In a scathing letter to the clerk of the U.S. Supreme Court, signed by every member of the U.S. Senate’s Republican Majority, five Senate Democrats were blasted for filing an amicus brief with the high court that essentially threatened to pack the court if it does not dismiss a case challenging an extremist New York City gun control ordinance, as reported by the Washington Post.
In their brief, the five Democrats—Senators Sheldon Whitehouse (RI), Mazie Hirono (HI), Kirsten Gillibrand (NY), Dick Durbin (IL) and Richard Blumenthal (CT)—stated, “The Supreme Court is not well. And the people know it. Perhaps the Court can heal itself before the public demands it be ‘restructured in order to reduce the influence of politics.’ Particularly on the urgent issue of gun control, a nation desperately needs it to heal.”
That passage infuriated Senate Majority Leader Mitch McConnell, who wrote, “The implication is as plain as day: Dismiss this case, or we’ll pack the court.”
McConnell’s letter subsequently observed, “Democrats in Congress, and on the presidential campaign trail, have peddled plans to pack this Court with more justices in order to further their radical legislative agenda.”
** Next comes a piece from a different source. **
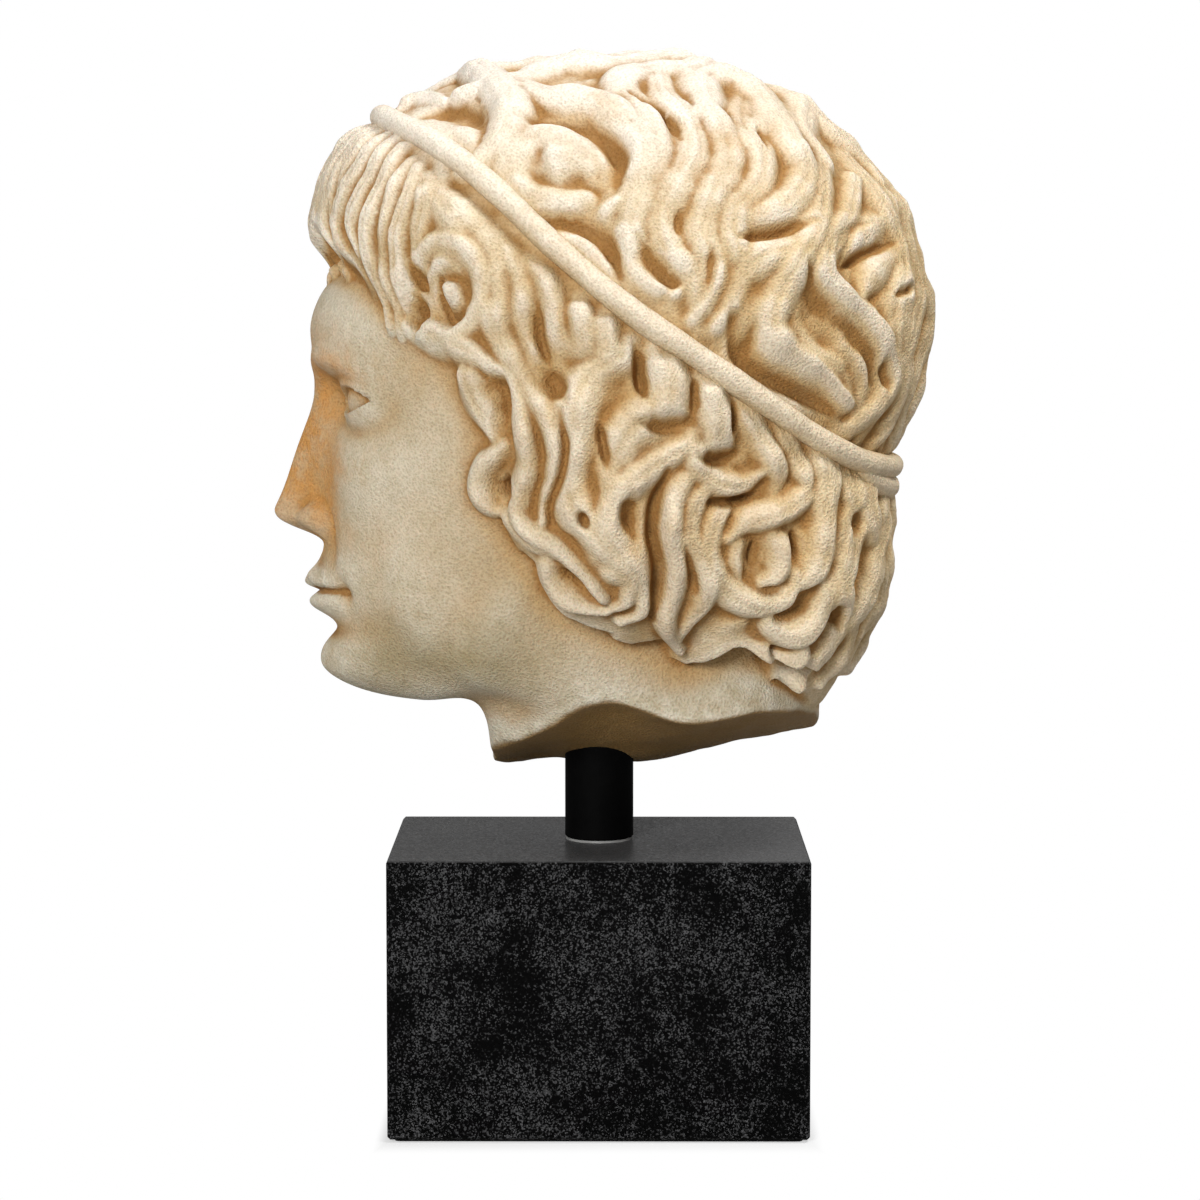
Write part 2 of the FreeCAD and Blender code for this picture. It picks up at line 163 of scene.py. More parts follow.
def front_of_face(x, z):
    """Depth of the face's surface at a place seen from the front.

    A half ellipse across the head at each height gives the mask; bells and ridges add
    nose, eye hollows, brows, lips, chin and cheeks.
    """
    across = np.abs(x)
    share = np.clip(across / read(HALF_BREADTH, z), 0, 0.9995)
    depth = read(PROFILE, z) + read(DEPTH, z) * (1 - np.sqrt(1 - share**2))

    # eye hollows and the brow above them
    hollow = bump(across, 30, 17) * bump(z, 108.5 - 0.06 * (across - 30), 10.5)
    depth += 9.0 * hollow
    depth += 5.2 * bump(across, 16.5, 6.0) * bump(z, 110, 8.5)
    brow = 122.5 - 0.012 * (across - 22) ** 2 + 0.05 * across
    depth -= 3.2 * bump(z, brow, 5.5) * bump(across, 27, 21)
    depth += 1.2 * bump(across, 0, 7) * bump(z, 121, 7)
    depth += 2.2 * bump(across, 60, 12) * bump(z, 122, 14)

    # cheeks, with the soft fold beside nose and mouth
    depth -= 3.4 * bump(across, 40, 17) * bump(z, 80, 15)
    depth -= 1.5 * bump(across, 30, 14) * bump(z, 52, 18)
    fold = 17.5 + 0.28 * (64 - z)
    depth += 1.1 * bump(across, fold, 3.6) * bump(z, 54, 12)

    # the rise round the mouth, and the ball of the chin
    depth -= 4.2 * bump(across, 0, 23) * bump(z, 42, 15)
    depth -= 4.2 * bump(across, 0, 15) * bump(z, 12.5, 10)
    depth += 3.0 * bump(across, 0, 15) * bump(z, 26.5, 4.6)

    # lips
    width = np.clip(1 - (across / 25.5) ** 2, 0, 1)
    meeting = 40.2 + 0.9 * (across / 25) ** 2 - 0.9 * bump(across, 0, 4.5)
    upper = meeting + 4.0 + 1.3 * bump(across, 4.8, 3.4) - 0.6 * (across / 25) ** 2
    lower = meeting - 4.6
    depth -= 4.3 * width * bump(z, upper, 3.9)
    depth -= 0.9 * bump(across, 0, 3.2) * bump(z, meeting + 2.8, 2.6)
    depth -= 5.2 * width * bump(z, lower, 4.5)
    depth += 3.3 * smoothstep(27, 22.5, across) * bump(z, meeting, 1.5)
    depth += 2.6 * bump(across, 25.5, 4.2) * bump(z, 40.6, 4.2)
    depth += 1.1 * bump(across, 0, 2.7) * bump(z, 53, 4.5)
    depth -= 0.5 * bump(across, 5, 2.2) * bump(z, 52, 4.5)

    # nose: a ridge whose height and width change down its length, and its wings
    rise, half = read(NOSE_HEIGHT, z), read(NOSE_HALF_WIDTH, z)
    ridge = 1 / (1 + (across / half) ** 2.8)
    depth -= rise * ridge
    depth -= 2.2 * bump(across, 11, 5.5) * bump(z, 92, 12)
    depth -= 1.0 * bump(across, 0, 6.5) * bump(z, 67.5, 4.2)
    wing = ((across - 12.4) / 5.6) ** 2 + ((z - 66.0) / 6.2) ** 2
    depth -= 7.2 * np.exp(-(wing**1.2))
    nostril = ((across - 7.0) / 3.2) ** 2 + ((z - 60.2) / 2.0) ** 2
    depth += 5.5 * np.exp(-nostril)
    depth += 1.6 * bump(across, 8.6, 2.4) * bump(z, 70.5, 4.0)
    crease = np.sqrt(((across - 11.0) / 8.8) ** 2 + ((z - 64.5) / 8.8) ** 2)
    outside = smoothstep(10, 15, across) * smoothstep(59, 63, z)
    depth += 1.2 * bump(crease, 1.05, 0.16) * outside
    return depth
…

The case, known as New York State Rifle & Pistol Association v. City of New York, challenges the city’s restrictive handgun policy that prohibited travel outside the city with a legally-registered handgun. The law was so extreme that in an attempt to nullify the case, city officials amended it. But the high court accepted the case for review earlier this year.
There is much at stake.
The Second Amendment Foundation, which also has submitted an amicus brief in the case, weighed in Friday. According to SAF’s Alan Gottlieb, “Evidently, the five senators signing onto this brief are terrified that the nation’s high court is about to examine the extreme nature of local gun control laws and their constitutionality under the Second Amendment.”
He warned that if the Court dismisses the case as the Whitehouse Five are demanding, “there is nothing to prevent New York City from re-enacting the statute. The gun prohibition lobby is rightly concerned that a ruling against New York City could also apply to other states and cities’ infringements on Second Amendment rights.”
“McConnell and the Senate Republicans have clearly had enough of Democrat demagoguery,” Gottlieb added in a prepared statement. “Their amicus brief is further evidence that they would happily erase the Second Amendment from the Bill of Rights, but they want the Supreme Court to do that, rather than risk the political fallout. Sen. McConnell and the Senate Majority are telling them ‘No.’”
Writing at The Conversation, Austin Sarat at Amherst College noted that the Whitehouse brief “offered a broad and unprecedented indictment of the court’s conservative majority” that focused briefly on the confirmation of Associate Justice Brett Kavanaugh.
McConnell’s letter blistered the Democrats for their threat.
“It’s one thing for politicians to peddle these ideas in Tweets or on the stump,” he said. “But the Democrats’ amicus brief demonstrates that their court-packing plans are more than mere pandering. They are a direct, immediate threat to the independence of the judiciary and the rights of all Americans.”
“The (NYSR&PA) has asked this Court to consider the constitutionality of a law that it believes infringes on the fundamental constitutional right of ordinary New Yorkers,” the letter continues. “Democrats have responded by threatening to pack the Court if it decides in favor of the Association. Americans cannot trust that their constitutional rights are secure if they know that Democrats will try to browbeat this Court into ruling against those rights.”
SAF’s Gottlieb said the high court should reject the Whitehouse brief rather than the case.
“We’re proud of Sen. McConnell and his colleagues,” Gottlieb stated. “We have never before seen such an outrageous effort by anti-gun extremists on Capitol Hill to subvert the constitutional process. I was personally appalled by the brief. Just when you think opponents of the Second Amendment can’t sink any lower, they surprise you.”